The violence that erupted on August 28 between the Congolese army and General Laurent Nkunda’s CNDP militia in North Kivu province continues this week, prompting international outcry and intervention by MONUC, the 17,000-strong peacekeeping mission in DRC. In response to the fighting, the worst since the signing of a January 2008 ceasefire, diplomats from the UN, the African Union, and the European Union released a rare joint statement calling on both sides to cease hostilities and return to their initial positions. But is continued insistence on a seemingly failed ceasefire agreement enough to stop the fighting and restore long term stability to the region?

According to London-based Global Witness, the international community is ignoring a critical piece of the puzzle. In a statement on Wednesday, the resource watchdog argued that diplomatic efforts are “likely to founder unless they address the economic dimension of the conflict.”

DRC’s mineral wealth is often mentioned as an afterthought in news coverage of the conflict. However, findings from a recent trip by Global Witness researchers to eastern DRC suggest that addressing the economic element must be moved to the top of the international agenda.

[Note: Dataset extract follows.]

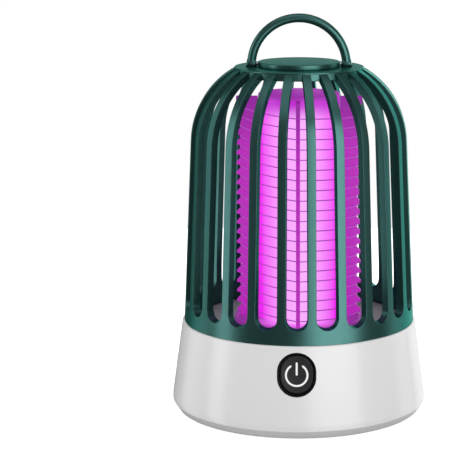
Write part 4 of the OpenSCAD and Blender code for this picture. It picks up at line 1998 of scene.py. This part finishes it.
@dataclass
class Studio:
    """Pale floor, soft panels, white surroundings and the camera."""

    camera_distance: float = 861.74
    camera_height: float = 260.54
    camera_turn: float = 1.07
    pitch: float = 11.231
    lens: float = 142.7
    shift: float = -0.160
    floor_r: float = 0.45
    floor_tint: float = 0.86
    soft_light: float = 0.86
    dark_sheen: float = 0.13
    panels: tuple[SoftBox, ...] = (
        SoftBox("key_sheen", Reach.SHEEN, 33.5, 0.95, 0.05, (0.82, 1.4), 2.75),
        SoftBox("left_sheen", Reach.SHEEN, -76.0, 0.95, 0.05, (0.28, 1.4), 2.6),
        SoftBox("left_back_sheen", Reach.SHEEN, -112.0, 0.95, 0.05, (0.46, 1.4), 0.95),
        SoftBox("right_sheen", Reach.SHEEN, 112.0, 0.95, 0.05, (0.4, 1.4), 1.05),
        SoftBox("right_back_sheen", Reach.SHEEN, 140.0, 0.95, 0.05, (0.4, 1.4), 1.35),
        SoftBox("back_sheen", Reach.SHEEN, 163.0, 0.95, 0.0, (0.25, 1.3), 1.9),
        SoftBox("over_back_sheen", Reach.SHEEN, 180.0, 1.0, 0.42, (0.9, 0.36), 0.55),
        SoftBox("over_sheen", Reach.SHEEN, 0.0, 0.25, 1.1, (1.3, 1.1), 0.75, 0.1),
        SoftBox("key_fill", Reach.FILL, 30.0, 1.0, 0.75, (0.7, 0.7), 0.9, 0.05),
    )

    def build(self) -> None:
        """Sets the whole studio up."""
        self._camera()
        self._floor()
        self._world()
        for panel in self.panels:
            panel.build()
        bpy.context.scene.view_settings.view_transform = "Standard"

    def _camera(self) -> None:
        """Places the camera."""
        data = bpy.data.cameras.new("camera")
        data.lens = self.lens
        data.sensor_width = 36.0
        data.shift_x = self.shift
        data.clip_start, data.clip_end = 0.05, 20.0
        camera = bpy.data.objects.new("camera", data)
        turn = math.radians(self.camera_turn)
        camera.location = (
            self.camera_distance * math.sin(turn) * MM,
            -self.camera_distance * math.cos(turn) * MM,
            self.camera_height * MM,
        )
        camera.rotation_euler = (math.radians(90 - self.pitch), 0, turn)
        bpy.context.scene.collection.objects.link(camera)
        bpy.context.scene.camera = camera

    def _floor(self) -> None:
        """Adds a round pale floor."""
        shape = Shape("studio_floor")
        radius = self.floor_r / MM
        shape.lathe([(0, -2), (radius, -2), (radius, -0.05), (0, -0.05)], 96)
        floor = shape.close()
        floor.data.materials.append(self._floor_material())
        floor.visible_glossy = False

    def _floor_material(self) -> bpy.types.Material:
        """Matt white, lit up where it is seen straight on.

        Returns:
            The material.
        """
        material = bpy.data.materials.new("pale_floor")
        material.use_nodes = True
        graph = Graph(material.node_tree)
        shader = material.node_tree.nodes["Principled BSDF"]
        tint = self.floor_tint
        shader.inputs["Base Color"].default_value = (tint, tint, tint, 1.0)
        shader.inputs["Roughness"].default_value = 0.9
        shader.inputs["Emission Color"].default_value = (1.0, 1.0, 1.0, 1.0)
        path = graph.add("LightPath")
        seen = graph.sum("MULTIPLY", path.outputs["Is Camera Ray"], tint)
        graph.join(seen, shader.inputs["Emission Strength"])
        return material

    def _world(self) -> None:
        """White seen straight on, soft as light, and dim in the sheen between the panels."""
        world = bpy.data.worlds.new("surround")
        world.use_nodes = True
        graph = Graph(world.node_tree)
        world.node_tree.nodes.clear()
        path = graph.add("LightPath")
        span = (0.0, 1.0, self.soft_light, self.dark_sheen)
        level = graph.spread(path.outputs["Is Glossy Ray"], span)
        strength = graph.sum("MAXIMUM", level, path.outputs["Is Camera Ray"])
        surround = graph.add("Background", Color=(1.0, 1.0, 1.0, 1.0))
        end = graph.add("OutputWorld")
        graph.join(strength, surround.inputs["Strength"])
        graph.join(surround.outputs["Background"], end.inputs["Surface"])
        bpy.context.scene.world = world


# ---- Assembly ----


def dress_inner_nodes(nodes: dict[str, bpy.types.Object], palette: Palette) -> None:
    """Gives the CAD nodes that stay their finishes.

    Args:
        nodes: The frame's nodes.
        palette: The finishes.
    """
    for name, finish in INNER_FINISHES.items():
        data = nodes[name].data
        data.materials.clear()
        data.materials.append(palette.of(finish))
        LOG.info("%s keeps its CAD shape", name)


def build_cage(sizes: Measures, palette: Palette) -> None:
    """Builds the pieces of the cage and its handle.

    Args:
        sizes: The frame's measures.
        palette: The finishes.
    """
    teal = palette.of(TEAL)
    finish_piece(CageWall(sizes).build(), teal, Body.CAGE, Slot.CAGE, "cage_band", "cage_ribs")
    finish_piece(CageTop(sizes).build(), teal, Body.CAGE, Slot.CAGE, "cage_crown")
    finish_piece(TopDisc(sizes).build(), teal, Body.CAGE, Slot.CAGE, "top_disc")
    handle = Handle(sizes)
    finish_piece(handle.build(), teal, Body.HANDLE, Slot.CAGE, "carry_handle")
    finish_piece(handle.build_pins(), palette.of(STEEL), Body.CAGE, Slot.STEEL, "handle_pins")


def build_base(sizes: Measures, palette: Palette) -> None:
    """Builds the base and its button.

    Args:
        sizes: The frame's measures.
        palette: The finishes.
    """
    base = BaseHousing(sizes)
    button = ButtonSet(-base.wall_r(base.button_z), base.button_z, base.tilt)
    white = palette.of(WHITE_GLOSS)
    finish_piece(base.build(button), white, Body.BASE, Slot.HOUSING, "base_shell")
    finish_piece(base.build_cover(), palette.of(WHITE_SATIN), Body.BASE, Slot.COVER, "bottom_cover")
    finish_piece(base.build_feet(), palette.of(RUBBER), Body.BASE, Slot.RUBBER, "rubber_feet")
    black, grey, mark = (palette.of(f) for f in (BEZEL_BLACK, CAP_GREY, SYMBOL_WHITE))
    finish_piece(button.build_bezel(), black, Body.BASE, Slot.BUTTON_BLACK, "button_bezel")
    finish_piece(button.build_cap(), grey, Body.BUTTON, Slot.BUTTON_GREY, "power_button")
    finish_piece(button.build_mark(), mark, Body.BUTTON, Slot.SYMBOL, "button_symbol")


def build_core(sizes: Measures, palette: Palette) -> None:
    """Builds the deck, the lamp and the grid.

    Args:
        sizes: The frame's measures.
        palette: The finishes.
    """
    core = Core(sizes)
    purple = palette.of(COMB_PURPLE)
    finish_piece(core.build_deck(), palette.of(DECK_GREY), Body.BASE, Slot.DECK, "deck_plate")
    finish_piece(core.build_foot(), palette.of(FOOT_PURPLE), Body.BASE, Slot.CORE, "core_flange")
    for comb in core.build_combs():
        finish_piece(comb, purple, Body.BASE, Slot.CORE, "grid_combs")
    steel = palette.of(WIRE_STEEL)
    for start, name in enumerate(("wire_live", "wire_return")):
        finish_piece(core.build_wire(name, start), steel, Body.BASE, Slot.WIRE, "grid_" + name)
    finish_piece(core.build_tube(), palette.of(LitTube()), Body.BASE, Slot.DIFFUSER, "lamp_tube")
    finish_piece(core.build_cap(), palette.of(CAP_PURPLE), Body.BASE, Slot.LAMP_CAP, "lamp_cap")


def main() -> None:
    """Builds the whole scene around the frame."""
    logging.basicConfig(level=logging.INFO, format="%(name)s: %(message)s")
    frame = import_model()
    sizes = Measures.read()
    palette = Palette(Effects())
    Studio().build()
    build_base(sizes, palette)
    build_core(sizes, palette)
    build_cage(sizes, palette)
    dress_inner_nodes(frame["nodes"], palette)
    bpy.context.view_layer.update()


if __name__ == "__main__":
    main()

The researchers witnessed groups of Congolese army (FARDC) soldiers and elements of the extremist Hutu FDLR militia working “side by side” mining operations, each profiting from illegal trade in minerals such cassiterite (tin ore) and columbite-tantalite, or coltan, which is used in portable electronic devices such as cell phones and laptop computers.

The FDLR, which is made up largely of Hutu militiamen implicated in the 1994 Rwandan genocide, lies at the root of the ongoing conflict in eastern DRC. Not only does the FDLR commit widespread atrocities against civilian populations in the area, but its presence in the region serves as the premise for the continued involvement of General Laurent Nkunda’s forces. The lucrative illegal mineral trade provides the FDLR with a consistent source of funding (used to buy arms) and a strong incentive to resist disarmament and repatriation efforts.

And, in light of Global Witness’s findings, it’s no wonder the Congolese army isn’t honoring its commitments to expel the FDLR. Why should FARDC soldiers fight the FDLR, when it’s more profitable to cooperate with them?

Other armed groups operating in eastern DRC, including Nkunda’s CNDP, also sustain themselves through mining profits. Furthermore, most of the minerals are smuggled illegally across DRC’s borders and exported from neighboring countries, providing a disincentive for regional players to restore stability.

As long as all parties to the conflict stand to profit from chaos and insecurity, it is unlikely that real peace can be achieved. Altering the incentive structures of the perpetrators of violence, which in this case means addressing illegal mining by armed groups, is absolutely necessary if any real progress is to be made.

Over the next several weeks and months, this space will be examining the economic aspects of the conflict in greater detail, including the various issues associated with potential solutions.